In a 42-page letter released Monday, the FAA ruled that a curfew at Bob Hope unreasonably burdened air traffic and commerce. The letter gave alternatives for dealing with airport noise, leaving room for the authority to challenge the decision in federal court.
“It’s very, very, very disappointing,” Commissioner Don Brown said, “but we’re not giving up.”
The Bob Hope curfew has garnered support from Burbank, Glendale and Pasadena city officials, as well as Reps. Howard Berman (D-Valley Village), Brad Sherman (D-Sherman Oaks) and Adam Schiff (D-Burbank).

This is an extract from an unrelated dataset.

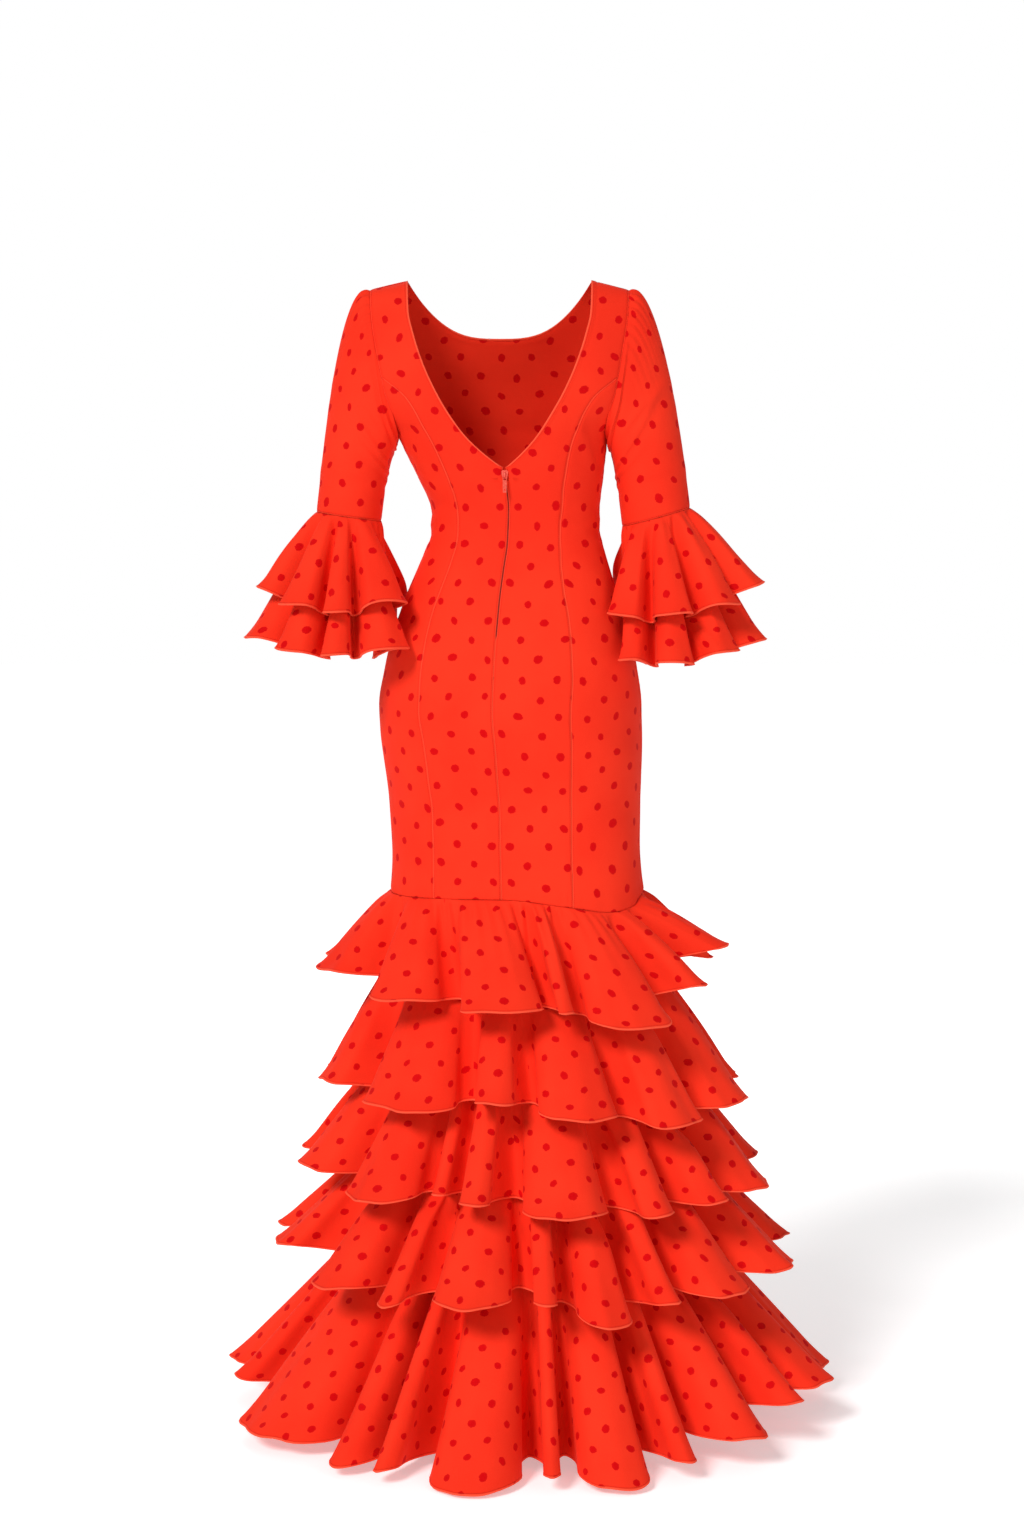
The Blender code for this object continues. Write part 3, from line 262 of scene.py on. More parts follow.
TIER_FOLDS = (
    named(
        Fold,
        (15, 35, 1.0, 0.78, 0.2, 0.1, -0.884), (50, 66, 1.0, 0.78, 0.2, 0.24, -0.908),
        (81, 98, 1.02, 0.8, 0.1, 0.34, -0.915), (103, 109, 0.98, 0.82, 0.05, 0.1, -0.918),
        (126, 143, 1.04, 0.78, 0.24, 0.22, -0.94), (151, 159, 1.0, 0.8, 0.1, 0.18, -0.899),
        (169, 184, 1.02, 0.78, 0.15, 0.2, -0.858), (198, 213, 0.98, 0.8, 0.2, 0.12, -0.89),
        (229, 246, 1.0, 0.78, 0.16, 0.26, -0.912), (259, 272, 1.02, 0.8, 0.12, 0.2, -0.922),
        (287, 302, 1.0, 0.78, 0.2, 0.22, -0.926), (319, 335, 1.01, 0.8, 0.14, 0.24, -0.908),
        (347, 359, 0.97, 0.8, 0.15, 0.15, -0.88),
    ),
    named(
        Fold,
        (14, 29, 1.0, 0.78, 0.2, 0.14, -1.031), (50, 69, 1.0, 0.8, 0.22, 0.2, -1.043),
        (79, 89, 0.97, 0.79, 0.12, 0.14, -1.026), (103, 117, 1.0, 0.8, 0.22, 0.32, -1.046),
        (131, 147, 1.02, 0.78, 0.12, 0.24, -1.064), (163, 180, 1.01, 0.8, 0.22, 0.2, -1.057),
        (196, 212, 0.99, 0.78, 0.16, 0.24, -1.046), (228, 244, 1.01, 0.8, 0.2, 0.16, -1.04),
        (259, 274, 1.0, 0.78, 0.16, 0.26, -1.052), (290, 305, 1.01, 0.8, 0.12, 0.22, -1.048),
        (321, 337, 1.0, 0.78, 0.22, 0.16, -1.04), (349, 361, 0.97, 0.79, 0.16, 0.16, -1.03),
    ),
    named(
        Fold,
        (16, 31, 1.0, 0.8, 0.18, 0.2, -1.139), (45, 60, 1.0, 0.81, 0.22, 0.16, -1.158),
        (64, 69, 0.9, 0.8, 0.05, 0.05, -1.146), (76, 84, 1.0, 0.79, 0.16, 0.16, -1.149),
        (99, 113, 1.02, 0.8, 0.26, 0.32, -1.163), (122, 132, 1.0, 0.8, 0.1, 0.2, -1.171),
        (141, 151, 1.0, 0.79, 0.18, 0.2, -1.166), (164, 180, 1.02, 0.8, 0.22, 0.18, -1.168),
        (195, 210, 1.0, 0.78, 0.2, 0.16, -1.156), (226, 243, 1.01, 0.8, 0.14, 0.26, -1.164),
        (257, 271, 1.0, 0.79, 0.16, 0.2, -1.158), (287, 303, 1.02, 0.8, 0.2, 0.22, -1.166),
        (318, 333, 1.0, 0.78, 0.16, 0.24, -1.156), (347, 361, 1.0, 0.8, 0.2, 0.16, -1.142),
    ),
    named(
        Fold,
        (16, 27, 1.0, 0.82, 0.18, 0.1, -1.238), (40, 51, 1.01, 0.8, 0.34, 0.14, -1.268),
        (57, 63, 1.0, 0.83, 0.14, 0.12, -1.275), (75, 86, 1.0, 0.79, 0.3, 0.34, -1.268),
        (92, 98, 0.99, 0.82, 0.05, 0.1, -1.262), (106, 115, 1.02, 0.8, 0.18, 0.22, -1.293),
        (120, 127, 0.99, 0.8, 0.08, 0.14, -1.272), (138, 150, 1.01, 0.78, 0.22, 0.18, -1.274),
        (163, 177, 1.01, 0.8, 0.2, 0.2, -1.27), (192, 207, 1.0, 0.78, 0.18, 0.22, -1.264),
        (221, 235, 1.0, 0.8, 0.14, 0.18, -1.276), (250, 265, 1.01, 0.78, 0.22, 0.26, -1.27),
        (279, 293, 1.0, 0.8, 0.12, 0.18, -1.28), (308, 323, 1.01, 0.78, 0.2, 0.24, -1.27),
        (335, 347, 0.99, 0.8, 0.14, 0.18, -1.258), (355, 364, 0.98, 0.81, 0.14, 0.12, -1.24),
    ),
    named(
        Fold,
        (6, 12, 0.99, 0.82, 0.16, 0.12, -1.431), (28, 45, 1.03, 0.78, 0.28, 0.2, -1.461),
        (51, 57, 1.0, 0.8, 0.18, 0.18, -1.47), (61, 66, 1.0, 0.76, 0.12, 0.18, -1.464),
        (78, 89, 1.02, 0.77, 0.28, 0.26, -1.478), (93, 97, 0.96, 0.8, 0.1, 0.1, -1.46),
        (106, 115, 1.01, 0.78, 0.22, 0.22, -1.474), (119, 125, 0.98, 0.76, 0.14, 0.18, -1.456),
        (134, 142, 1.01, 0.8, 0.22, 0.2, -1.441), (147, 153, 1.0, 0.8, 0.14, 0.18, -1.418),
        (163, 176, 1.0, 0.78, 0.18, 0.2, -1.418), (190, 204, 1.0, 0.78, 0.2, 0.2, -1.44),
        (217, 230, 1.01, 0.78, 0.18, 0.24, -1.466), (243, 256, 1.0, 0.77, 0.2, 0.2, -1.474),
        (269, 282, 1.02, 0.78, 0.18, 0.24, -1.478), (295, 308, 1.0, 0.77, 0.22, 0.18, -1.474),
        (320, 333, 1.01, 0.78, 0.18, 0.22, -1.458), (347, 360, 1.04, 0.8, 0.2, 0.2, -1.436),
    ),
)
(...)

The FAA said the application failed to meet four of six conditions, stating a curfew would hinder business in the air and on the ground.
Schiff said the FAA’s interpretation of the conditions was too stringent.

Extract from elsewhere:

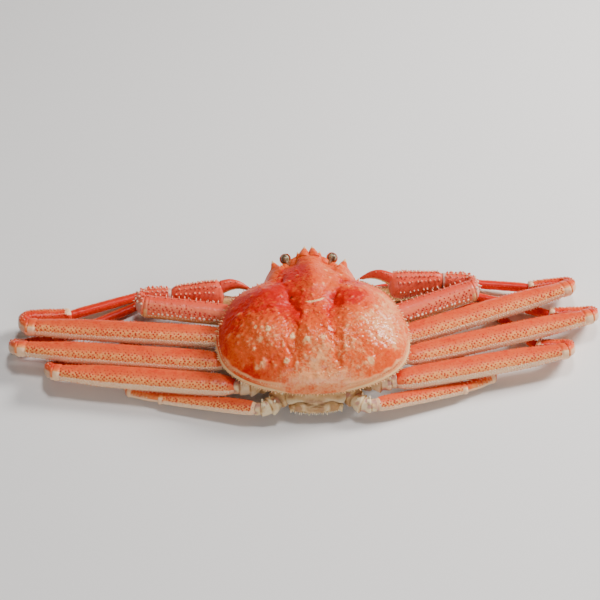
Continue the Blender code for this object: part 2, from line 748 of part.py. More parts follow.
def make_leg(name, side, limb):
    """The merus, carpus, propodus and dactyl of a walking leg."""
    last_leg = name.endswith("4")
    scales = LAST_LEG_SCALES if last_leg else dict.fromkeys(LEG_SIZES, 1.0)
    sizes = [scaled(LEG_SIZES[key], scales[key]) for key in LEG_SIZES]
    rows, _ = limb_rows(side, limb, "leg", sizes, [PROFILES[key] for key in LEG_SIZES])
    merus, *_ = [section_solid(name + "_" + key, row, "leg", SEGMENT_SIDES[key], SQUARENESS)
                 for key, row in zip(LEG_SIZES, rows)]
    kind = "last_leg_merus" if last_leg else "leg_merus"
    combine(merus, limb_spines(rows[0], kind, "leg", random.Random(name)), "UNION")


def finger_sections(start, palm, along, level, length, bulge):
    """Sections of a curved finger from the palm's end, above its middle at 1 and below at -1."""
    sections = []
    for share, offset, size in FINGER_PROFILE:
        rise = level * (offset + bulge * math.sin(math.pi * share))
        place = start + along * (length * share) + upward(palm) * rise
        sections.append(Section(place, palm.wide, palm.high, *scaled(FINGER_SIZE, size)))
    return sections


def make_claw(name, side, limb):
    """The merus, carpus, palm with its fixed finger, and movable finger of a claw."""
    profiles = [PROFILES["claw_merus"], PROFILES["carpus"], PROFILES["palm"]]
    rows, along = limb_rows(side, limb, "claw", list(CLAW_SIZES.values()), profiles)
    merus, carpus, palm = [section_solid(name + "_" + key, row, "claw", SEGMENT_SIDES[key], SQUARENESS)
                           for key, row in zip(CLAW_SIZES, rows)]
    end = rows[-1][-1]
    onward = segment_vector(side, limb.tip, end.middle.z)
    fixed = finger_sections(end.middle, end, onward, -1.0, limb.tip.length, FINGER_BULGE["fixed"])
    fixed.insert(0, fixed[0]._replace(middle=fixed[0].middle - along * FINGER_ROOT))
    combine(palm, [section_solid("fixed_finger", fixed, "claw", 8)], "UNION")
    dice = random.Random(name)
    for key, segment, row in zip(CLAW_SIZES, (merus, carpus, palm), rows):
        combine(segment, limb_spines(row, "claw_" + key, "claw", dice), "UNION")
    start = end.middle + along * GAP
    moving = finger_sections(start, end, onward, 1.0, limb.tip.length, FINGER_BULGE["finger"])
    section_solid(name + "_finger", moving, "claw", 8)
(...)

“We don’t want cities going through this process if the FAA isn’t going to take the statute seriously,” he said.
Sherman added that the FAA’s standards interpreted existing law in such a way that no airport in the country could secure a nighttime curfew.
On Monday he announced legislation to allow Bob Hope and Van Nuys airports to implement mandatory nighttime curfews. It was drafted in conjunction with the city of Burbank and includes a clear exclusion for medical and other emergency flights, affecting only a small number of cargo flights each day or night.
He introduced it in response to the FAA denial, believing that a legislative approach is the best method in light of what happened.
The International Air Cargo Assn., Cargo Airline Assn., National Air Transportation Assn. and Air Transport Assn. of America formally opposed the proposed curfew. Fed Ex and the United Parcel Service also deemed the proposal a burden on interstate commerce.